There exist a vast number of tables such as the Dodge and Romig tables.

Acceptance Sampling Figure 1 - Dodge and Romig plans

These however were only designed for Rectification Attributes Plans. Additionally, there are several comprehensive tables produced by various standards organization and the US Military. All these tables are for some difficult to understand and thus risk being misapplied. The US Military and similar sampling plans were indexed by AQL only, i.e. the acceptable quality level and not rejectable quality level. The user would have to peruse OC curves to ensure the sampling plan provides adequate protection.

Acceptance Sampling in the modern era

Today it is easier to obtain sampling plans using computing power, but even with the use of computing power the best sampling plans are not always available, depending on how the software computes sampling plans. Some still use the methods used by Dodge and Romig, relying on approximations, but these approximations are not as accurate as was assumed at the time.

For example, using Machine Power to obtain ‘exact’ sampling plans for the case of 5% LTPD with rectification with a Consumer Risk of 10% we present the following comparison.
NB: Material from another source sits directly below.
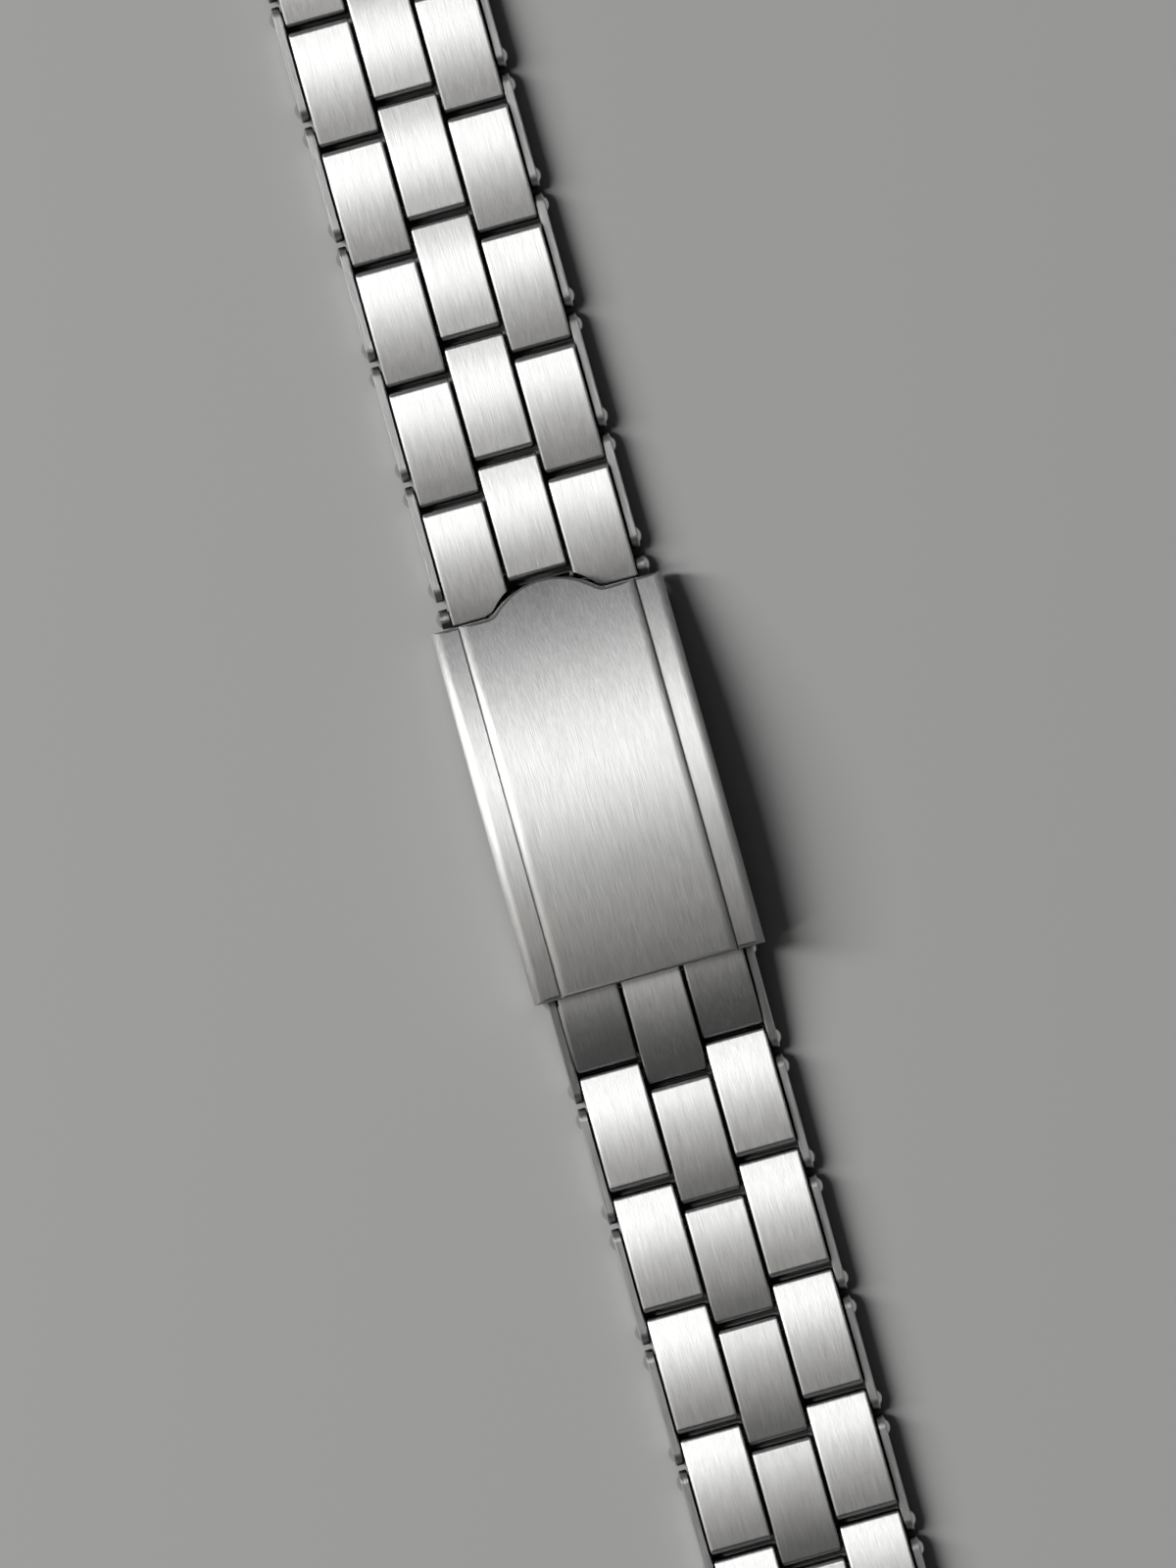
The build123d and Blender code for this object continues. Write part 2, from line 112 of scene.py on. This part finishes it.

Acceptance Sampling Figure 2

Where n is the sample size, c the acceptance value and EUI the expected number of units inspected.

Conclusion

Whether a business decides to use acceptance sampling as a final layer of protection is its decision. What is important is that the decision is based on a balanced viewpoint considering the cost of applying acceptance sampling and the cost of not applying. Equally important is understanding that no system and philosophy is fail safe, no matter how much it makes sense.